A imprensa não pode impedir Trump, mas pode divulgar suas decisões e promover um debate crítico e de qualidade sobre elas. O problema é quando este debate não é pautado por princípios como veracidade, multiplicidade de pontos de vista etc. Se o debate respeitar esses princípios e mostrar fragilidades das decisões de Trump, informando e mobilizando a opinião pública, a imprensa estará apenas cumprindo seu papel.
Quanto ao Congresso, os parlamentares também foram eleitos.
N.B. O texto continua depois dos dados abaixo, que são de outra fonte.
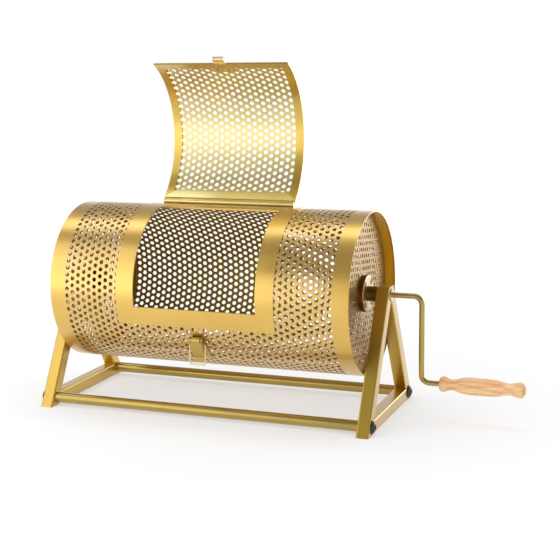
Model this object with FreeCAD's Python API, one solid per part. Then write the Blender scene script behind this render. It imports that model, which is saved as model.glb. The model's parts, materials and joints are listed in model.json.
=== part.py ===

Num sistema de separação de Poderes, são funções do poder Legislativo fiscalizar o Poder Executivo, assim como debater e votar suas propostas. O ex-presidente [Barack] Obama enfrentou grandes dificuldades para aprovar sua agenda junto a um Congresso muitas vezes hostil. Isso faz parte do jogo democrático. O partido de Trump [Republicano] tem maioria na Câmara dos Representantes e do Senado. Se, mesmo assim, suas medidas forem vetadas pelo Congresso, isso significa que o presidente dos EUA foi incapaz de angariar apoio até mesmo dos próprios correligionários. Neste caso, suas medidas não devem prosperar. Não há nada de antidemocrático nisso, pelo contrário.
Finalmente, a Suprema Corte é por natureza uma instituição antimajoritária. Seu papel envolve justamente vetar decisões dos outros Poderes sempre que elas contrariam a Constituição, mesmo quando tais decisões representem a vontade de uma maioria conjuntural, circunstancial, do eleitorado.
THOMAZ PEREIRA Não. Em primeiro lugar porque não existe essa presunção de que tudo o que Trump faz tem o apoio da maioria. Ele sequer foi eleito pela maioria dos americanos. Mas, mesmo que ele tivesse sido eleito pela maioria geral da população americana, isso não significa que tudo o que ele faça depois de eleito automaticamente tenha respaldo na vontade da maioria.
Uma das coisas que a imprensa faz é informar e manifestar sua opinião sobre certas questões. Ao Judiciário cabe fazer valer os limites legais e constitucionais para o exercício do poder. E uma das coisas que o Congresso, que também foi eleito por maioria, faz é verificar a força da maioria obtida pelo presidente, num choque que é salutar para a busca de consensos numa democracia.